Work required.
Only one portion of the data is to be written out: from the line bearing "for (const side" through the line bearing "obj.matrix_parent_inverse = Matrix.Identity(4)". Write it exactly as it appears.

Data provided.

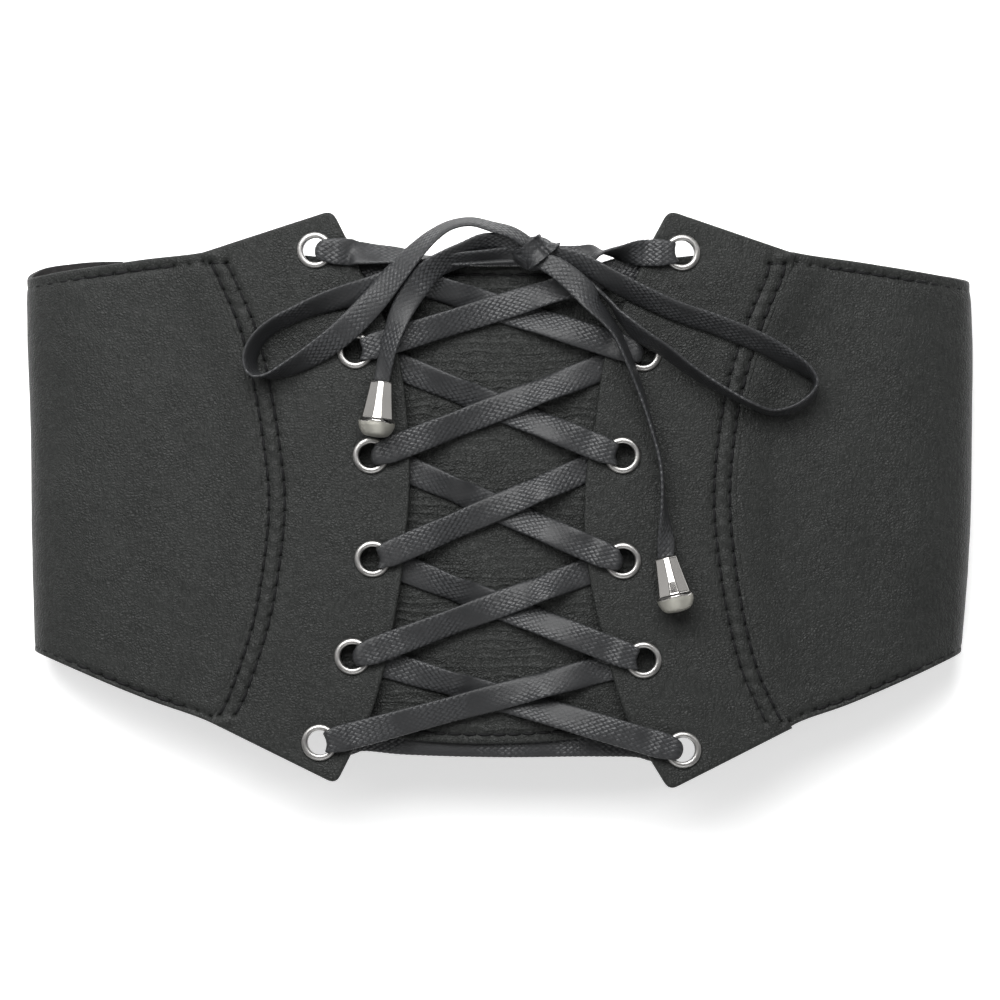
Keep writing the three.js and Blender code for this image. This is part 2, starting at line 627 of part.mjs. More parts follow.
function buildBells() {
  const profile = bellProfile.map(([radius, along]) => new THREE.Vector2(radius, along));
  for (const { name, top, bottom } of bells) {
    const geometry = new THREE.LatheGeometry(profile, BELL_SIDES);
    geometry.rotateY(Math.PI / BELL_SIDES);
    const bell = addPiece(name, geometry, materials.bell);
    const start = overFlap(...top);
    bell.position.copy(start);
    const axis = overFlap(...bottom).sub(start).normalize();
    bell.quaternion.setFromUnitVectors(new THREE.Vector3(0, 1, 0), axis);
  }
}

for (const side of ['left', 'right']) {
  buildFlap(side);
  buildSide(side);
}
buildBackBand();
buildPanel();
buildEyelets();
buildLace();
buildBells();

export default belt;
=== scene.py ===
"""A wide lace-up belt, closed into its loop and lying flat on its back.

Its front faces +Z and its top edge faces +Y. Metres, with the origin on the surface that the
belt lies on, under its middle. Left and right are the viewer's.
"""

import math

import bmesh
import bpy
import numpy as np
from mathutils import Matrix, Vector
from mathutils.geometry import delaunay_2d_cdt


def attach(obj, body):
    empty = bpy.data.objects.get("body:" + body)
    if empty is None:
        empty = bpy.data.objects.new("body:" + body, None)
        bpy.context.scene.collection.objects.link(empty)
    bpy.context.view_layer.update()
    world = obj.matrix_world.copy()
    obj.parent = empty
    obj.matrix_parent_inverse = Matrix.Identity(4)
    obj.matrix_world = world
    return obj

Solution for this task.
for (const side of ['left', 'right']) {
  buildFlap(side);
  buildSide(side);
}
buildBackBand();
buildPanel();
buildEyelets();
buildLace();
buildBells();

export default belt;
=== scene.py ===
"""A wide lace-up belt, closed into its loop and lying flat on its back.

Its front faces +Z and its top edge faces +Y. Metres, with the origin on the surface that the
belt lies on, under its middle. Left and right are the viewer's.
"""

import math

import bmesh
import bpy
import numpy as np
from mathutils import Matrix, Vector
from mathutils.geometry import delaunay_2d_cdt


def attach(obj, body):
    empty = bpy.data.objects.get("body:" + body)
    if empty is None:
        empty = bpy.data.objects.new("body:" + body, None)
        bpy.context.scene.collection.objects.link(empty)
    bpy.context.view_layer.update()
    world = obj.matrix_world.copy()
    obj.parent = empty
    obj.matrix_parent_inverse = Matrix.Identity(4)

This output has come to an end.